The court also rejected the “expressive association” claim, finding that “there is nothing in this record to indicate that petitioners’ wedding business was ‘organized for specific expressive purposes’ rather than for the purpose of making a profit through service contracts with customers.”

The court also concluded that the remedy imposed by SDHR was “reasonably related to the wrongdoing, supported by evidence and comparable to the relief awarded in similar cases,” so there was no reason to change it.  The standard for judicial review of the agency’s remedy is “abuse of discretion,” and the court found that SDHR did not abuse its discretion by imposing the $3,000 damage award and the $10,000 fine.
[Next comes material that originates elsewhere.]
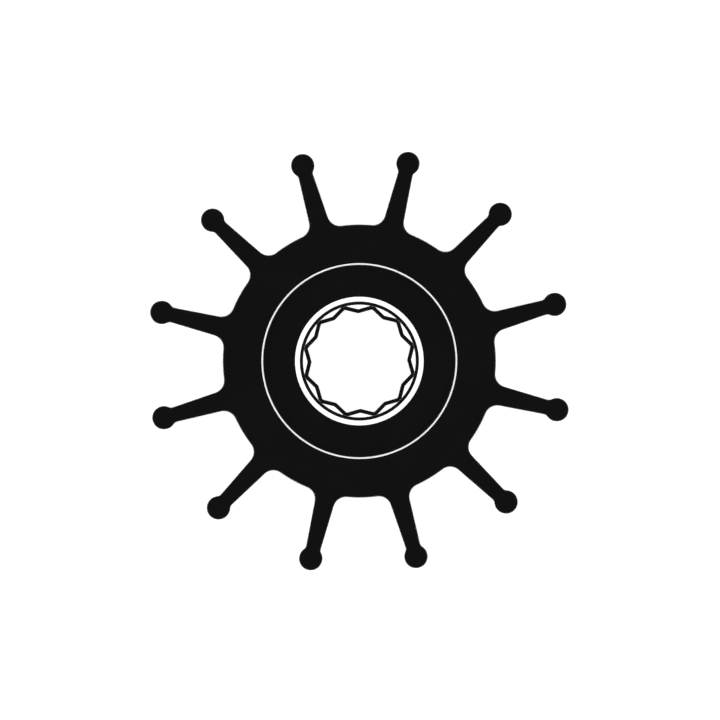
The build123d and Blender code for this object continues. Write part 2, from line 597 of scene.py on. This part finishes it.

The Giffords and their business are represented by Alliance Defending Freedom, an anti-gay religiously oriented litigation group that actively seeks to vindicate the proposition that free exercise of religion, at least by Christians, should always trump other legal duties.  They will undoubtedly try to get the state’s highest court, the Court of Appeals, to review this ruling, but that court does not have to take the case and is not likely to do so, given the unanimity of the five-member Appellate Division bench and the consistency with appellate rulings from other states involving wedding photographers, florists and bakeries.  Review by the U.S. Supreme Court is also unlikely, since it turned down the wedding photographer case from New Mexico and there is no division among the lower courts that have been ruling on these types of cases.

The McCarthys are represented by Mariko Hirose of the NY Civil Liberties Union and Rose A. Saxe of the ACLU.  SDHR’s appellate attorney Michael Swirsky argued on behalf of the agency in defense of its ruling, and a variety of civil rights and gay rights organizations weighed in as friends of the court, including the NAACP Legal Defense Fund, Lambda Legal and the National Center for Lesbian Rights, as well as New York Attorney General Eric Schneiderman.